The NRC, which regulates the nuclear industry and would license and regulate Yucca, set the "waste confidence" rule in 1990 for the purpose of licensing and re-licensing nuclear power plants. As part of licensing and re-licensing, the agency must review how plants plan to dispose of waste in a safe and timely way. The rule provides the plant owners and agency a set guideline for a long-term waste plan.

But the rule also unfairly and prematurely assumes that Yucca Mountain will be deemed safe by the NRC, Nevada lawyer Joseph Egan said.

The state objects because the NRC would be responsible for conducting an objective three- to four-year review of an application for a license to construct the underground repository 90 miles northwest of Las Vegas.

So the agency should not have a rule that assumes the repository will be open in 20 years, Egan said.

In a petition filed with the NRC Tuesday, Egan argues that the NRC should set a new "generic" rule that doesn't set a specific date for the opening of a national geologic repository. Egan suggests a "simpler" rule that states waste will be removed from plants "well before storage causes any significant safety or environmental impacts."

The rule change effectively requests that the NRC state that on-site storage of waste at plant sites is safe until a viable permanent storage site can be licensed and opened -- even if that occurs decades into the future and the site is not Yucca.
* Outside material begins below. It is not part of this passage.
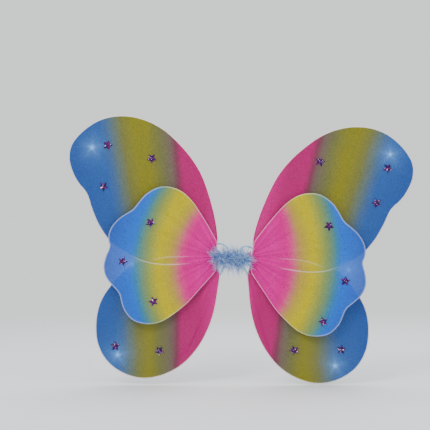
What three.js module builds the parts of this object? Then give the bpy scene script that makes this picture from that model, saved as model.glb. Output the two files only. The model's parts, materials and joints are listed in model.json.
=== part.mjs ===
// Fairy wings: six nylon-covered wire loops held by one small hub, with star gems on the display
// side, a feather trim over the hub and two elastic loops for the wearer's arms.
//
// Millimetres. +X is to the right as seen from the display side, +Z is up, and the display side
// faces -Y. The origin is the middle of the hub's flat back, which rests on the wearer's back.
import * as THREE from 'three';

// ---------------------------------------------------------------- driving dimensions
const CLEARANCE = 0.3; // between pieces that touch
const ROOT_SPACING = 40; // between the two upright lines about which the wings bend

const WIRE_DIAMETER = 1.6;
const END_GAP = 0.8; // between the two ends of one loop where they enter the hub
const LAYER_GAP = 0.6; // between the front, upper and lower loops at the hub
const NYLON_THICKNESS = 1; // the two sheer layers of a cover as one plate
const NYLON_START = 9; // distance from the bend line at which a cover is spread flat

const CORE_THICKNESS = 7; // the wire ends, laid together
const CORE_HEIGHT = 7;
const TAPE_LENGTH = 26;
const TAPE_WALL = 1.2;
const WRAP_WIDTH = 3; // a whipping of thread beside the tape
const WRAP_WALL = 0.7;

const TRIM_LENGTH = 32;
const TRIM_RADIUS = 8.5;
const TRIM_DEPTH = 9;

const GEM_RADIUS = 6.8;
const GEM_WAIST = 3.3; // radius of the star's inner corners
const GEM_HEIGHT = 2.4;
const KNOT_RADIUS = 3; // a knot that gathers the nylon behind each wing
const KNOT_DEPTH = 4;

const STRAP_DIAMETER = 2.5;
const STRAP_SPACING = 18; // between the two arm loops' upright hinge lines
const STRAP_SPLAY = 15; // degrees that a hanging arm loop leans away from the wings
const STRAP_KNOT_RADIUS = 2;

const WIRE_FACETS = 6;
const STRAP_FACETS = 8;
const STRAP_STEPS = 64;

// Each wing's outline is given outward and upward, in per cent of its reach, from the root round
// the wing and back. The loops are bent by hand, so the two sides' reaches differ a little. The
// leads are the wire's first and last bends, in mm. The fan is the angle that the wing leans
// towards the display side at rest, in degrees. A gem is glued on by hand: its third number is
// how far it is turned clockwise from one point up, in degrees.
const WINGS = {
  upper: {
    reach: { left: 219, right: 222.5 },
    layer: 0,
    fan: 0,
    steps: 76,
    leads: [[7.6, 4.8], [10, -2]],
    outline: [
      [2, 11], [4, 27], [12, 53], [19, 65], [27.5, 75], [37.5, 84], [48.5, 90], [60, 93],
      [72, 92.8], [82.5, 89.3], [93, 81.5], [98.8, 73.5], [100, 65], [98, 57], [94.5, 50],
      [88.6, 42.5], [85, 32], [80.5, 21.5], [74, 12], [69, 7.8], [61, 3], [56, -0.5],
      [48.5, -3.3], [40, -4.6], [28, -4.7], [16, -3.6],
    ],
    gems: {
      left: [[75, 74, 18], [45.5, 65.5, 36], [77.5, 47, 36]],
      right: [[83, 69, 36], [38.5, 67.5, 18], [79, 45.5, 54]],
    },
    gather: { left: [85, 72.5], right: [83.5, 78] },
  },
  lower: {
    reach: { left: 181, right: 182 },
    layer: 1,
    fan: -1,
    steps: 62,
    leads: [[7.4, -4.8], [10, 1.6]],
    outline: [
      [1, -12], [2.2, -25], [5.5, -44], [11.2, -60], [20.5, -75.5], [32, -87], [45, -94],
      [57.5, -97], [69, -96.3], [82, -91], [92.3, -82], [98.5, -69.5], [100, -55], [98, -41],
      [94, -31.5], [87.5, -22.5], [78, -12.5], [71.5, -6.6], [56, -2.6], [45.5, -0.2],
      [27, 0.4], [13, 1],
    ],
    gems: {
      left: [[84.5, -72, 0], [49, -75, 36]],
      right: [[79, -69.5, 5], [42, -72, 54]],
    },
    gather: { left: [82.5, -78.5], right: [75, -82.5] },
  },
  front: {
    reach: { left: 168, right: 173 },
    layer: -1,
    fan: 4.5,
    steps: 76,
    leads: [[7.6, 5], [7.6, -5]],
    outline: [
      [3.6, 11.8], [9, 23], [17, 36.5], [25, 48], [34.5, 56.5], [44.5, 60], [53.5, 59.5],
      [63.5, 54], [70, 47], [74.8, 41], [80, 37.6], [87.5, 32.5], [94, 24.5], [96, 16.5],
      [94.8, 9], [97.5, 2.5], [100, -8], [98, -16.5], [92.5, -24], [87, -30.5], [85.2, -36.5],
      [83, -44], [76, -53], [66.5, -56.5], [57.5, -56.6], [49.5, -54], [39.5, -47.5],
      [29, -39], [19, -28], [10, -18], [4.4, -10.5],
    ],
    gems: {
      left: [[60.5, 30, 32], [84.5, -3.5, 18], [57.5, -38, 54]],
      right: [[63, 36, 36], [83, -8, 8], [70.5, -44, 54]],
    },
    gather: { left: [76.5, -5.5], right: [84.5, 2] },
  },
};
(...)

"It's a highly significant paradigm shift that we're asking for," Egan said. "We believe that shift is already happening on its own and we're trying to push it along."

The rule change also seeks to capitalize on the recent comments of nuclear industry officials who have said Yucca is not vital to their plans to construct new U.S. nuclear plants.

"We want to make that official," Egan said.

Nuclear industry officials say they are as committed as ever to Yucca construction. The nuclear industry has been suing the Energy Department for not hauling their waste away to Yucca by 1998, as promised by Congress.

Egan said the rule change could ease legal as well as political and regulatory pressure on the Energy Department to complete Yucca.

But industry officials said the rule, if adopted, would have no practical effect on Yucca.

The Energy Department would still be obligated to construct and open the repository and the NRC would still be obligated to license and regulate it, said Robert Bishop, a lawyer for the Nuclear Energy Institute, the leading industry lobby group.

"The agency has to comply with the law," he said.

NRC officials could not be reached for comment.